I was pretty unfamiliar with Lalo Garcia before reading this biography. He grew up as the son of migrant farm workers, moving from crop to crop across the United States. After some trouble in his teens that led to a conviction, a kitchen job shifted his entire trajectory. His talent was obvious, but because of his legal status and that conviction, he was eventually banned from the US. He rebuilt his life in Mexico City and went on to become one of the world’s top chefs. It’s an incredible story.

Pilgrim at Tinker Creek by Annie Dillard

Probably my favorite book this year. Dillard pays attention to nature in a way most of us never do. She can spend pages on a pond and make it feel alive, from the algae to the oxygen levels to the creatures feeding and being fed upon. It made me look at the natural world with more patience and curiosity.

Remarkably Bright Creatures by Shelby Van Pelt

I picked this up after seeing it on Bill Gates’s list. It follows a cleaning woman at an aquarium and her relationship with an octopus. Sounds absurd, but the characters are warm and surprisingly human. I’m only about half way through but I’m enjoying it.

Scale by Geoffrey West

I’ve heard about this book for a while and finally dug in. It scientifically and mathematically explores the patterns that show up everywhere in nature and how they scale into biology, cities, technology and even AI. West is a physicist, so it gets heady. I didn’t make it all the way through because it’s long and cerebral, but the main ideas landed. I’ll probably finish the audio version on a long drive.

Things Become Other Things by Craig Mod

I found Craig Mod through a two part Tim Ferriss interview and immediately developed a man crush. He is a designer, writer and expat living in Japan who has spent decades walking the old routes across the country. His reflections and photos are both thoughtful and curious. I’ve never been to Japan, but after this book and subscribing to his newsletter, it jumped way up my list.

This is for Everyone by Tim Berners Lee

A history of the world wide web from the person who built it. I used Gopher, Usenet and Lynx, and the World Wide Web was just another app back when the internet was still a collection of strange, disconnected tools. The web feels inevitable now, but it wasn’t, which is always funny yet slightly depressing to explain to my kids, who have never known anything else. This book filled in a lot of the story I lived through but never fully understood.

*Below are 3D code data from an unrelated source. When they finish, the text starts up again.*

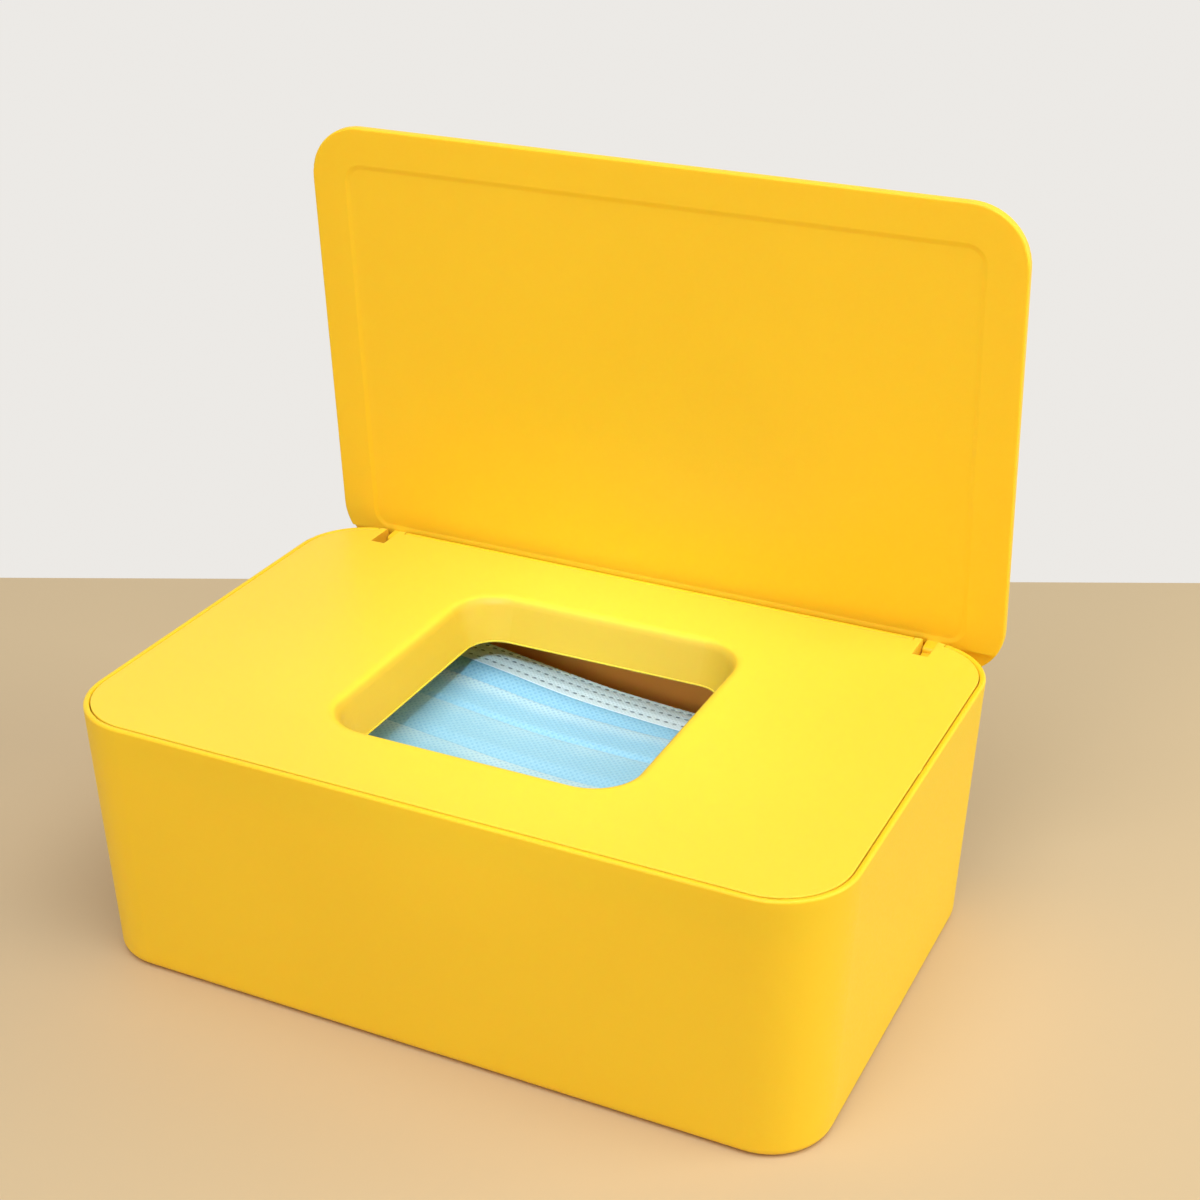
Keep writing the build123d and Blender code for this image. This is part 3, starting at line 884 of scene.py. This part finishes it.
def make_world():
    """Soft light from all round, and a pale background for the camera, mirrors and glass."""
    world = bpy.data.worlds.new("studio")
    world.use_nodes = True
    nodes, links = world.node_tree.nodes, world.node_tree.links
    rays = nodes.new("ShaderNodeLightPath").outputs
    looks = rays["Is Camera Ray"]
    for kind in ("Is Glossy Ray", "Is Transmission Ray"):
        either = nodes.new("ShaderNodeMath")
        either.operation = "MAXIMUM"
        links.new(looks, either.inputs[0])
        links.new(rays[kind], either.inputs[1])
        looks = either.outputs[0]
    blend = nodes.new("ShaderNodeMix")
    blend.data_type = "RGBA"
    blend.inputs[6].default_value = (*WORLD_LIGHT, 1.0)
    blend.inputs[7].default_value = (*BACKGROUND, 1.0)
    links.new(looks, blend.inputs[0])
    links.new(blend.outputs[2], nodes["Background"].inputs["Color"])
    bpy.context.scene.world = world


def make_camera():
    """The camera, from its place, its turns, its focal length and its lens's axis."""
    forward = Vector((
        math.sin(CAMERA_YAW) * math.cos(CAMERA_PITCH),
        math.cos(CAMERA_YAW) * math.cos(CAMERA_PITCH),
        -math.sin(CAMERA_PITCH),
    ))
    level = Vector((math.cos(CAMERA_YAW), -math.sin(CAMERA_YAW), 0.0))
    plumb = forward.cross(level)
    cosine, sine = math.cos(CAMERA_ROLL), math.sin(CAMERA_ROLL)
    right, down = cosine * level + sine * plumb, cosine * plumb - sine * level
    data = bpy.data.cameras.new("camera")
    data.sensor_width, data.lens = SENSOR_MM, FOCAL_WIDTHS * SENSOR_MM
    data.shift_x, data.shift_y = 0.5 - CENTRE_X, CENTRE_Y - 0.5
    data.clip_start, data.clip_end = 0.01, 50.0
    camera = bpy.data.objects.new("camera", data)
    axes = Matrix((right, -down, -forward)).transposed().to_4x4()
    camera.matrix_world = Matrix.Translation(CAMERA_PLACE) @ axes
    bpy.context.scene.collection.objects.link(camera)
    bpy.context.scene.camera = camera


make_floor()
make_world()
make_camera()
add_softbox(
    "key_overhead", stand=(0.32, -0.40, 1.28), aim=(0.0, 0.0, 0.05),
    size=(1.4, 0.8), power=16.2, colour=(0.96, 1.0, 1.0),
)
add_softbox(
    "side_right", stand=(1.4, 0.34, 0.6), aim=(0.0, 0.0, 0.08),
    size=(0.9, 0.9), power=12.0, colour=(0.98, 1.0, 0.80),
)
add_softbox(
    "front_fill", stand=(-0.30, -1.4, 0.8), aim=(0.0, 0.05, 0.30),
    size=(1.2, 1.0), power=1.15, colour=(1.0, 0.84, 0.62), spread=42,
)
add_spot(
    "window_spot", stand=(0.29, -0.59, 0.656), aim=(-0.012, 0.037, 0.042),
    cone=6.5, power=30.0, colour=(0.54, 0.81, 1.0),
)
bpy.context.scene.view_settings.view_transform = "Standard"
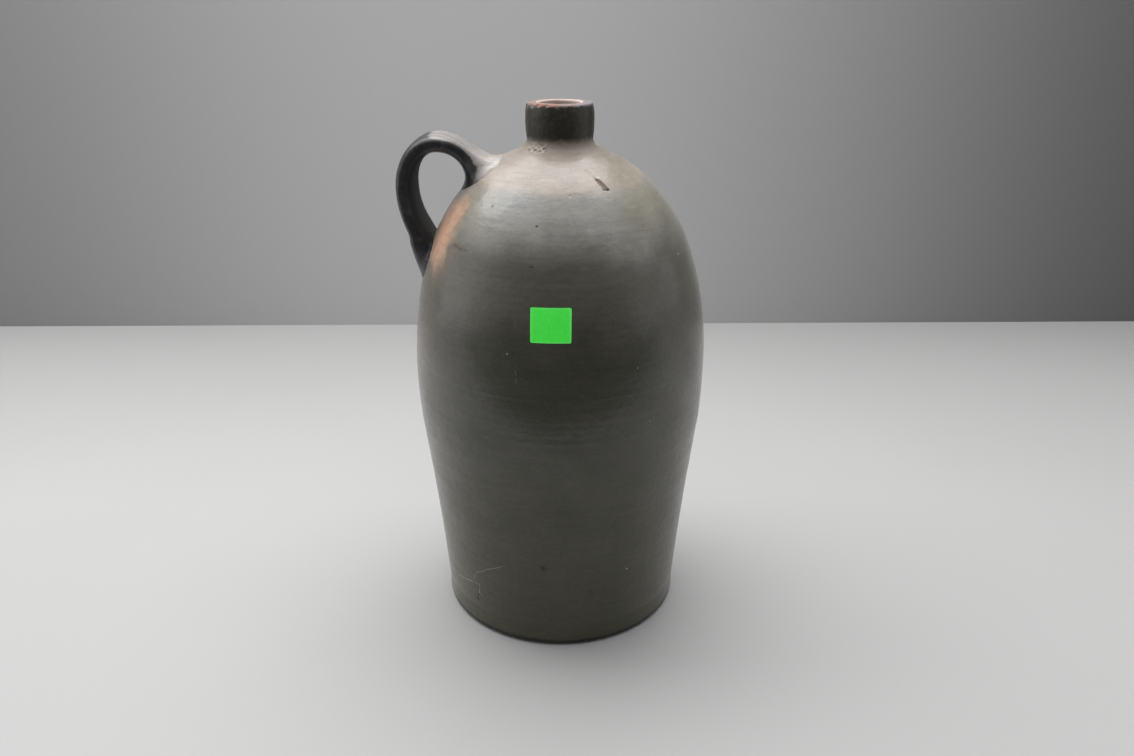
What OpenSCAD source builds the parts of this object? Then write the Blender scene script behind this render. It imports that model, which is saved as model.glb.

When We Cease to Understand the World by Benjamin Labatut

I read this before The Maniac and immediately went hunting for more of Labatut’s work. This book jumps between the lives of Heisenberg, Bohr, Schrödinger and others, then ties it all to AlphaGo and the rise of modern AI. Creative, weird in the right ways, and full of surprising threads. I also wouldn’t mind seeing this adapted into a movie or Netflix mini-series.